TASK REQUIREMENTS.
Reproduce the top of the data verbatim, through and including the line that contains "floor_mesh.materials.append(floor_paint)".

SUPPLIED MATERIAL.

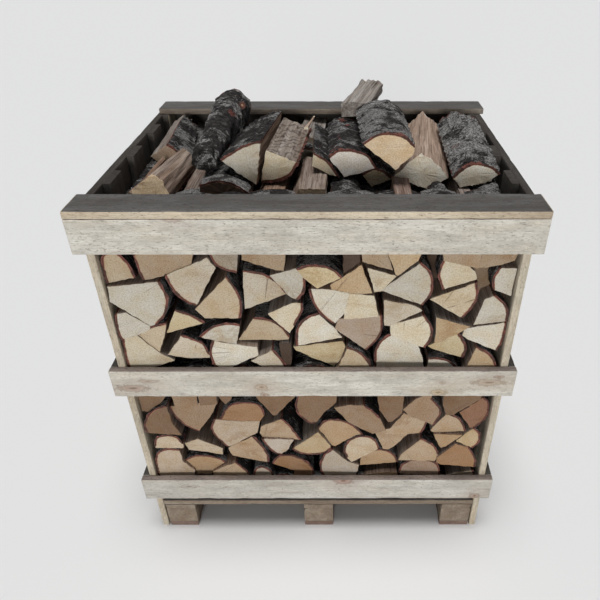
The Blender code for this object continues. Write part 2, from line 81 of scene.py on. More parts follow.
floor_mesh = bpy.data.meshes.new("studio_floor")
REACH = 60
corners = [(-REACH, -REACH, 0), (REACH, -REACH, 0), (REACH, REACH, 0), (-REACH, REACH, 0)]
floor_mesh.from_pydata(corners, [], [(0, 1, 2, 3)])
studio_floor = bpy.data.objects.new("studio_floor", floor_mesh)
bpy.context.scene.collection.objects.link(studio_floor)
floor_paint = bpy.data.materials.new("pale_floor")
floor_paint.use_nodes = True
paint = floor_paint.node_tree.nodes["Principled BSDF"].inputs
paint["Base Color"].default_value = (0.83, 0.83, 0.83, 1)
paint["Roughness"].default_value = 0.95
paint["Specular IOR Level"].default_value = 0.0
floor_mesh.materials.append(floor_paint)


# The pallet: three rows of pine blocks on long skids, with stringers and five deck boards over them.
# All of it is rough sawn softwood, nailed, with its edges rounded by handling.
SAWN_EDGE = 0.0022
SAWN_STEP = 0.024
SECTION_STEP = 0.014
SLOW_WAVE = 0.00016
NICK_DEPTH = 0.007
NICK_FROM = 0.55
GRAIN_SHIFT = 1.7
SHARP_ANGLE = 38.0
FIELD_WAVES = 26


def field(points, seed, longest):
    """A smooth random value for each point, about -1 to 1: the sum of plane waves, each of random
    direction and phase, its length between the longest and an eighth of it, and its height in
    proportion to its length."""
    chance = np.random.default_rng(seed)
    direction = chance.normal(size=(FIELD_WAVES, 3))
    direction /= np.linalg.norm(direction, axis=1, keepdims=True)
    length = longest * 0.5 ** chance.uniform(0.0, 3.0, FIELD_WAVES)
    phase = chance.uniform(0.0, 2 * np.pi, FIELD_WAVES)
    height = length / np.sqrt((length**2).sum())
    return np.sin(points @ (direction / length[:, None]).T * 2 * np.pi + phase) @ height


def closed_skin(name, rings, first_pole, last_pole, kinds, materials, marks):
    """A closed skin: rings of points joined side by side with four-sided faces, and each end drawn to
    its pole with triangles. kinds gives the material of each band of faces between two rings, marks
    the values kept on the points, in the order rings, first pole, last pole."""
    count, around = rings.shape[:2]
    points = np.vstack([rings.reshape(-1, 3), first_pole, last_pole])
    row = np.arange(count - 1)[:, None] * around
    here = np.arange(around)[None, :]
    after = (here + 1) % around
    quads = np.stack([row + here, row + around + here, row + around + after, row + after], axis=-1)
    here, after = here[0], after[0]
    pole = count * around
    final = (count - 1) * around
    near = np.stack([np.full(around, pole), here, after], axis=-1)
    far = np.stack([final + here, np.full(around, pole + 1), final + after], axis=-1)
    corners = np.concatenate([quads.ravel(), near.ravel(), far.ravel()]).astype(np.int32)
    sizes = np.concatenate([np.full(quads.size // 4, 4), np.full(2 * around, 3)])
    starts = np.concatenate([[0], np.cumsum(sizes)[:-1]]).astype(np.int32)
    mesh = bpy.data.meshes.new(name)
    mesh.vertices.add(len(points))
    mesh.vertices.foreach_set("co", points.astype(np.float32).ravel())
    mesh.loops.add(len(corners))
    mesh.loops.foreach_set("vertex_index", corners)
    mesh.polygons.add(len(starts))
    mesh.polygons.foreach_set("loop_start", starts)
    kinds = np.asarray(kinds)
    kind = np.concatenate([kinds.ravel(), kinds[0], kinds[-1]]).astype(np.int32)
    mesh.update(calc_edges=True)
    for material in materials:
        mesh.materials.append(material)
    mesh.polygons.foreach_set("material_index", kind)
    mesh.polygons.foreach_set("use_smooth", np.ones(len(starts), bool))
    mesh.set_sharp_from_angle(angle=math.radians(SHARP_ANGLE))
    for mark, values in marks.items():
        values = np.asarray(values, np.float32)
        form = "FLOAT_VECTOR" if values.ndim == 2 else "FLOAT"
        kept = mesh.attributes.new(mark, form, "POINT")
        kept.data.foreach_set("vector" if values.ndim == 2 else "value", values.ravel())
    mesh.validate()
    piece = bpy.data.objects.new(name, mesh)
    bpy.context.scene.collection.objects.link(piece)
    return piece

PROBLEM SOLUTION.
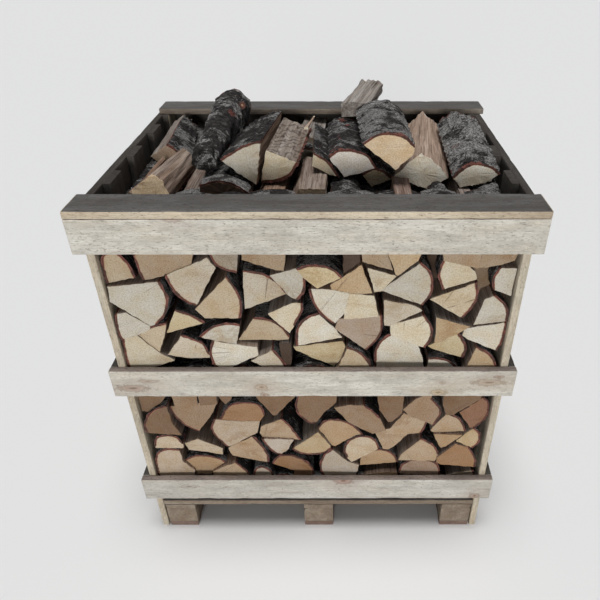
The Blender code for this object continues. Write part 2, from line 81 of scene.py on. More parts follow.
floor_mesh = bpy.data.meshes.new("studio_floor")
REACH = 60
corners = [(-REACH, -REACH, 0), (REACH, -REACH, 0), (REACH, REACH, 0), (-REACH, REACH, 0)]
floor_mesh.from_pydata(corners, [], [(0, 1, 2, 3)])
studio_floor = bpy.data.objects.new("studio_floor", floor_mesh)
bpy.context.scene.collection.objects.link(studio_floor)
floor_paint = bpy.data.materials.new("pale_floor")
floor_paint.use_nodes = True
paint = floor_paint.node_tree.nodes["Principled BSDF"].inputs
paint["Base Color"].default_value = (0.83, 0.83, 0.83, 1)
paint["Roughness"].default_value = 0.95
paint["Specular IOR Level"].default_value = 0.0
floor_mesh.materials.append(floor_paint)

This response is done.